EXTRACTED ENTRIES –
————————

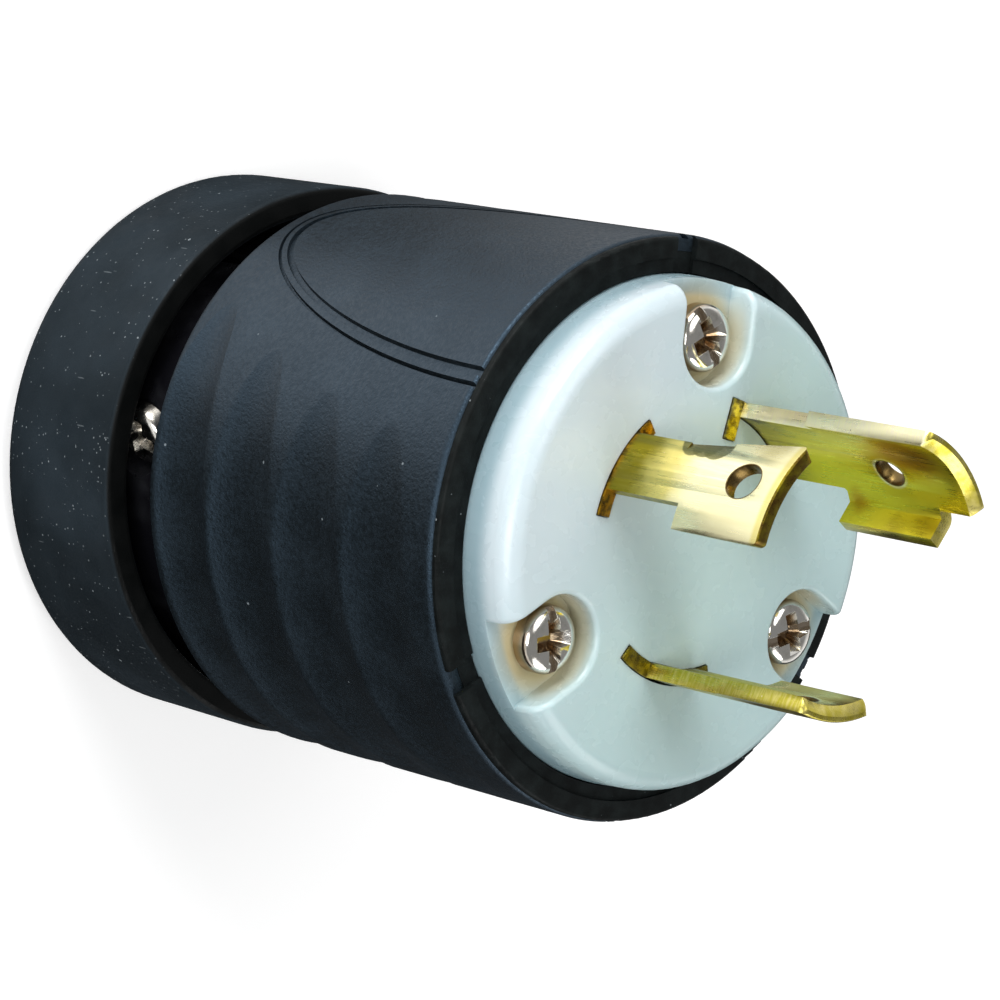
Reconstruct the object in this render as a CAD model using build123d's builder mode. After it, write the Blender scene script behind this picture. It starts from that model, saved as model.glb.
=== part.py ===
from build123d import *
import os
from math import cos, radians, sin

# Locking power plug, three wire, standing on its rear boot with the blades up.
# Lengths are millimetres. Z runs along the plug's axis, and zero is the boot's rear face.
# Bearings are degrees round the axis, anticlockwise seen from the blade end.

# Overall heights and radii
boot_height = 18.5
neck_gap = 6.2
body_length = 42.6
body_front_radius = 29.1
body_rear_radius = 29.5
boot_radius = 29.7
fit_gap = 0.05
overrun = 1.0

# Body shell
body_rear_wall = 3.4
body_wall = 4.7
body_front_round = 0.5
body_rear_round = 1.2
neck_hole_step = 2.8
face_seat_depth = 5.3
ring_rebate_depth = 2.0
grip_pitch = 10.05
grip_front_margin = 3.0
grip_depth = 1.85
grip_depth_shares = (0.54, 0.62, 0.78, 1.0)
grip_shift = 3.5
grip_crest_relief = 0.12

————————

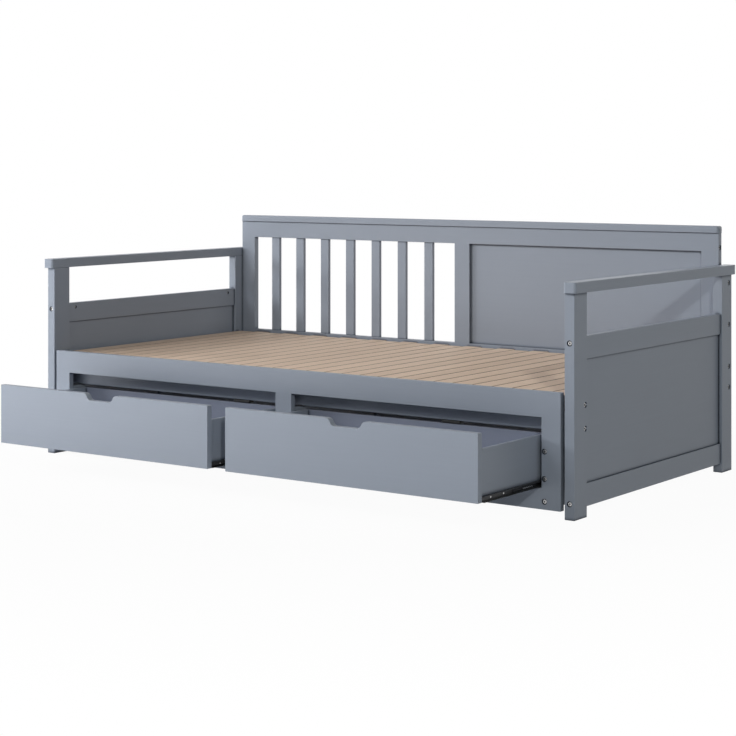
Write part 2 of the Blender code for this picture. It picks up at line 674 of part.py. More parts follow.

————————

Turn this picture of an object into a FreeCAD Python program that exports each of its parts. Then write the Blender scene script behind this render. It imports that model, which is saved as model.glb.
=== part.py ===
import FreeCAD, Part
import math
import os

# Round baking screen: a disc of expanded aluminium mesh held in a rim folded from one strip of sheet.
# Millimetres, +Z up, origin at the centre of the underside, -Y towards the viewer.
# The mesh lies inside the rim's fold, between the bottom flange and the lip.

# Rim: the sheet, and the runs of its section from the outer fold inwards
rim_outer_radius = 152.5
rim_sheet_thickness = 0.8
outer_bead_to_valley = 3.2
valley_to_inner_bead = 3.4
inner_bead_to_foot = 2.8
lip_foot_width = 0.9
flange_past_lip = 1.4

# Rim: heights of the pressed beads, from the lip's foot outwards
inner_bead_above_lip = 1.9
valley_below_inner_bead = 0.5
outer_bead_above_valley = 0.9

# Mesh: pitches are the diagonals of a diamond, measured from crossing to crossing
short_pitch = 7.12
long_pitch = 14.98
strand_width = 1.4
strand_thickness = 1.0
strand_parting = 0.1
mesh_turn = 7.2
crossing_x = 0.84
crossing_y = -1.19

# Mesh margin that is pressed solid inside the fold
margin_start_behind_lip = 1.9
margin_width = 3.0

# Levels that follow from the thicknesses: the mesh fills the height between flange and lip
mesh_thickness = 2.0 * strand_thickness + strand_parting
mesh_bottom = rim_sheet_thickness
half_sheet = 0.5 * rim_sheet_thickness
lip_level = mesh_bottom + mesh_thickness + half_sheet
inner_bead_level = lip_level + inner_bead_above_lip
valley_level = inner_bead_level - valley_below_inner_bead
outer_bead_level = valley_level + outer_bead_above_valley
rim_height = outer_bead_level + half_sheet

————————

All lines in the listing above from the line containing "Reconstruct the object" to the line containing "grip_crest_relief = 0.12", inclusive, should be retyped exactly; no other lines should appear.

Reconstruct the object in this render as a CAD model using build123d's builder mode. After it, write the Blender scene script behind this picture. It starts from that model, saved as model.glb.
=== part.py ===
from build123d import *
import os
from math import cos, radians, sin

# Locking power plug, three wire, standing on its rear boot with the blades up.
# Lengths are millimetres. Z runs along the plug's axis, and zero is the boot's rear face.
# Bearings are degrees round the axis, anticlockwise seen from the blade end.

# Overall heights and radii
boot_height = 18.5
neck_gap = 6.2
body_length = 42.6
body_front_radius = 29.1
body_rear_radius = 29.5
boot_radius = 29.7
fit_gap = 0.05
overrun = 1.0

# Body shell
body_rear_wall = 3.4
body_wall = 4.7
body_front_round = 0.5
body_rear_round = 1.2
neck_hole_step = 2.8
face_seat_depth = 5.3
ring_rebate_depth = 2.0
grip_pitch = 10.05
grip_front_margin = 3.0
grip_depth = 1.85
grip_depth_shares = (0.54, 0.62, 0.78, 1.0)
grip_shift = 3.5
grip_crest_relief = 0.12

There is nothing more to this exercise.